### WORK TO COMPLETE
Please repeat, exactly and with nothing added, the lines running from the line that contains "Keep writing the" to the line that contains "return depth *", both lines included.

START EXERCISE DATA

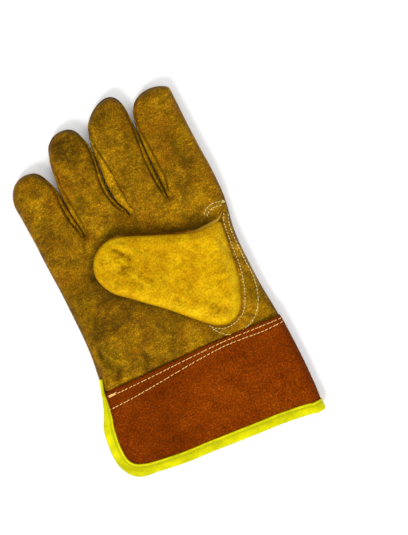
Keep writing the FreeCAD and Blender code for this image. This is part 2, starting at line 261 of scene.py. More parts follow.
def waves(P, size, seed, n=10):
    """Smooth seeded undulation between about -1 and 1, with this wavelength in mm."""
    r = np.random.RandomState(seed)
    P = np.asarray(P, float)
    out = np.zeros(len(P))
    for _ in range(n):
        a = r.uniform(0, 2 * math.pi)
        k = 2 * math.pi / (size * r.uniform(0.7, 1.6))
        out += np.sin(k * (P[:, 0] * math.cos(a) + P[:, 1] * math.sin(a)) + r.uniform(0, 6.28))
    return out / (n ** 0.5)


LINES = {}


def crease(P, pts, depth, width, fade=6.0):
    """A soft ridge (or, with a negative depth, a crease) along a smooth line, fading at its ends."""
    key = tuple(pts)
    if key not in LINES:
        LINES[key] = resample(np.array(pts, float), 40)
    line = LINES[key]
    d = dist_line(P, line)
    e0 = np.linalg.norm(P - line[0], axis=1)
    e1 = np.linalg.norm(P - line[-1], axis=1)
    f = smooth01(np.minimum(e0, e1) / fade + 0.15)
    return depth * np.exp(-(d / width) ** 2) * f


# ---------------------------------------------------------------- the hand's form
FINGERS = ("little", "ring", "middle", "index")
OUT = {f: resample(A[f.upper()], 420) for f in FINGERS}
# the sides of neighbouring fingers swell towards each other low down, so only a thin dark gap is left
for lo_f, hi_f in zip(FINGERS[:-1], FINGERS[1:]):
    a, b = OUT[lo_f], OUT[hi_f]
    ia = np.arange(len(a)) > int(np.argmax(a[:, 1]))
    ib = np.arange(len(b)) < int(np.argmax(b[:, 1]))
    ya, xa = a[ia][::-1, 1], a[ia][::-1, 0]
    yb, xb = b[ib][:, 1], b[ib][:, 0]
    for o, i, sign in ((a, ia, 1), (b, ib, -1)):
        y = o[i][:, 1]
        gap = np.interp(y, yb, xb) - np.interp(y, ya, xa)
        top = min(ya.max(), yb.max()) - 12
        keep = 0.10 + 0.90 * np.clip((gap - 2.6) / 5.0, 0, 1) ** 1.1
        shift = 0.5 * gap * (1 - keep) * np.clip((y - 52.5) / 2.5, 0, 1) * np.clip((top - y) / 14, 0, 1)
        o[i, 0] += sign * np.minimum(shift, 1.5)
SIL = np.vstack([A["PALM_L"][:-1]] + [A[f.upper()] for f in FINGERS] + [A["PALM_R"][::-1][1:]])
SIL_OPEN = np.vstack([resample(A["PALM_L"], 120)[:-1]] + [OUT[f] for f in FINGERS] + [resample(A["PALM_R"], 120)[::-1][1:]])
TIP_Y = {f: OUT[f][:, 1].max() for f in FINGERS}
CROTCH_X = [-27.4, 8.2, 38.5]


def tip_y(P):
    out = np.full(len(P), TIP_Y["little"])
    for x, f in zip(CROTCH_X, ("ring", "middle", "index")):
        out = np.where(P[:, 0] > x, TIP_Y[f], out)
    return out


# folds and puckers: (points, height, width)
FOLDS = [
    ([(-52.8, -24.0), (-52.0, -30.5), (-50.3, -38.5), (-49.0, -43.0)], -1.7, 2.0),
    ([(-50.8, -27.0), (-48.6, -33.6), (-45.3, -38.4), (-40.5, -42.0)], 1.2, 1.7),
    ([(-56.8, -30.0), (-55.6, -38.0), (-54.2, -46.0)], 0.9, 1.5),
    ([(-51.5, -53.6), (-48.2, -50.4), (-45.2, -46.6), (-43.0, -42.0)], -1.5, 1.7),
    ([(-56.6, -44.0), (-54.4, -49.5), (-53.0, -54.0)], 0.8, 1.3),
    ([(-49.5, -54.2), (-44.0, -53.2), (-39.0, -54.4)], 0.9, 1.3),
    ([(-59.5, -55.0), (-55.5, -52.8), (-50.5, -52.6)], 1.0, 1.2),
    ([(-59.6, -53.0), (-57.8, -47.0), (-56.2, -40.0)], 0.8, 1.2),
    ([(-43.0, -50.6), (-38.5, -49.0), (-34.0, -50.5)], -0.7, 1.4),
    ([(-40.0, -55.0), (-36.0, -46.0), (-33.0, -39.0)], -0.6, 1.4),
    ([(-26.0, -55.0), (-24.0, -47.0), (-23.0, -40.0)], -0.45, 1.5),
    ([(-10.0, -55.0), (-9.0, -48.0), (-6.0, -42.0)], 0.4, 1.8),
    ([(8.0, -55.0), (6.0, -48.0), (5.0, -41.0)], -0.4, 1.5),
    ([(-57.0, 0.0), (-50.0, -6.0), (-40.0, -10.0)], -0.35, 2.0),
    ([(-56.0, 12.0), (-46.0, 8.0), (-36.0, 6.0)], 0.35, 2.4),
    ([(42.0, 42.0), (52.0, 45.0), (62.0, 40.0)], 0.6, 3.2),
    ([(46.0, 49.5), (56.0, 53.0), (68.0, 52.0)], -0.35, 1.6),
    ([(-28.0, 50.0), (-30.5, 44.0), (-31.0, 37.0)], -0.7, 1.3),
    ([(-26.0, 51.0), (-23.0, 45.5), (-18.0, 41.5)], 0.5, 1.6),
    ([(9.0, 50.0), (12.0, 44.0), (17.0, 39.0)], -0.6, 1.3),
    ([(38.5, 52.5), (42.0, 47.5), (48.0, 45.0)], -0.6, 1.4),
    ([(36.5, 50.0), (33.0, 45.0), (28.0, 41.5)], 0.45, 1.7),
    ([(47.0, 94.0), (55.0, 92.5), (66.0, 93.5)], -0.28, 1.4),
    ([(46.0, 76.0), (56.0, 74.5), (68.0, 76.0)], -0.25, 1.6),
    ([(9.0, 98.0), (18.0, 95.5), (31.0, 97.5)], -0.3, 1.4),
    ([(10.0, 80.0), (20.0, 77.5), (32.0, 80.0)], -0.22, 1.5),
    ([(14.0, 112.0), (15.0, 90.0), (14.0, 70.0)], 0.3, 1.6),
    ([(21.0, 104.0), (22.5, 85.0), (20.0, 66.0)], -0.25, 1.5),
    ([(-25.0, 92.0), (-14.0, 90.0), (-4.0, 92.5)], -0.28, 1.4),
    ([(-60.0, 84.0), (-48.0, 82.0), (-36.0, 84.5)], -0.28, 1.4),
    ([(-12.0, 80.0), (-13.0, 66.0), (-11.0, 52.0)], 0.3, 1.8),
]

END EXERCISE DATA
START EXERCISE DATA

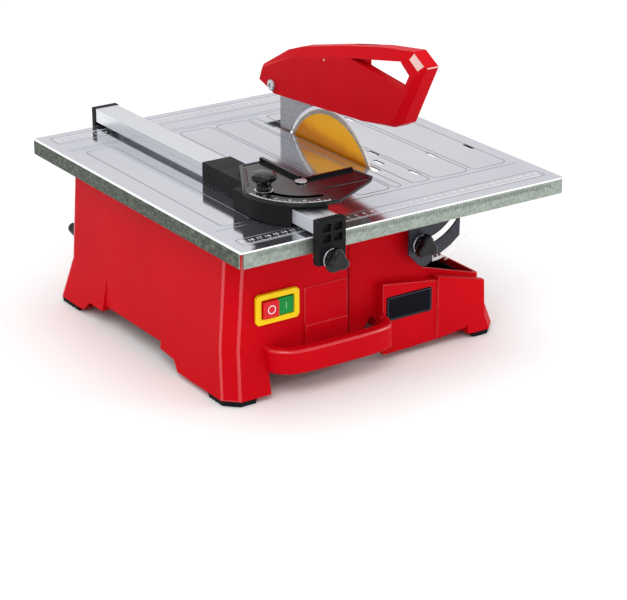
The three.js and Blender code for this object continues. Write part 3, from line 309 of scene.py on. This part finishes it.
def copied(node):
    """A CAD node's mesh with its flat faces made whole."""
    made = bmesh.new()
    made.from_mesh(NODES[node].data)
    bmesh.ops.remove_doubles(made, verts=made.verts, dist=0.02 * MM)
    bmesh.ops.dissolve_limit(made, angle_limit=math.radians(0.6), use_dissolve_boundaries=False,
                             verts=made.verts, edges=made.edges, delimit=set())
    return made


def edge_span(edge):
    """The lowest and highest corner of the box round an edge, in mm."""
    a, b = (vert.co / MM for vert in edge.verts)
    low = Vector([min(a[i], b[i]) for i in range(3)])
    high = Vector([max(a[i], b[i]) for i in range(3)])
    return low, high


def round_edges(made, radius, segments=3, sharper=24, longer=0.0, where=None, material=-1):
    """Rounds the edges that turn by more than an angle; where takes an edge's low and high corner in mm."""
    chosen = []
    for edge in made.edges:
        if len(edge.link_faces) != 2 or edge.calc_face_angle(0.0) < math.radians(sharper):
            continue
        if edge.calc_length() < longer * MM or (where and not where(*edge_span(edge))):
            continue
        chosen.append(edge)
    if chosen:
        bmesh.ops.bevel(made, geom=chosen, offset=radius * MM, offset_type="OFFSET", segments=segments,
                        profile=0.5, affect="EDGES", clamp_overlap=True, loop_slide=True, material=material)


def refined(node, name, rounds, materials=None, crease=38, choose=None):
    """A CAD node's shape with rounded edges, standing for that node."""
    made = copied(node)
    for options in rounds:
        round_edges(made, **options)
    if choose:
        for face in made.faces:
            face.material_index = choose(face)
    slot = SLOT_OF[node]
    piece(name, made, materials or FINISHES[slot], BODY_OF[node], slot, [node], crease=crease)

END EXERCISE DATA

### RESPONSE
Keep writing the FreeCAD and Blender code for this image. This is part 2, starting at line 261 of scene.py. More parts follow.
def waves(P, size, seed, n=10):
    """Smooth seeded undulation between about -1 and 1, with this wavelength in mm."""
    r = np.random.RandomState(seed)
    P = np.asarray(P, float)
    out = np.zeros(len(P))
    for _ in range(n):
        a = r.uniform(0, 2 * math.pi)
        k = 2 * math.pi / (size * r.uniform(0.7, 1.6))
        out += np.sin(k * (P[:, 0] * math.cos(a) + P[:, 1] * math.sin(a)) + r.uniform(0, 6.28))
    return out / (n ** 0.5)


LINES = {}


def crease(P, pts, depth, width, fade=6.0):
    """A soft ridge (or, with a negative depth, a crease) along a smooth line, fading at its ends."""
    key = tuple(pts)
    if key not in LINES:
        LINES[key] = resample(np.array(pts, float), 40)
    line = LINES[key]
    d = dist_line(P, line)
    e0 = np.linalg.norm(P - line[0], axis=1)
    e1 = np.linalg.norm(P - line[-1], axis=1)
    f = smooth01(np.minimum(e0, e1) / fade + 0.15)
    return depth * np.exp(-(d / width) ** 2) * f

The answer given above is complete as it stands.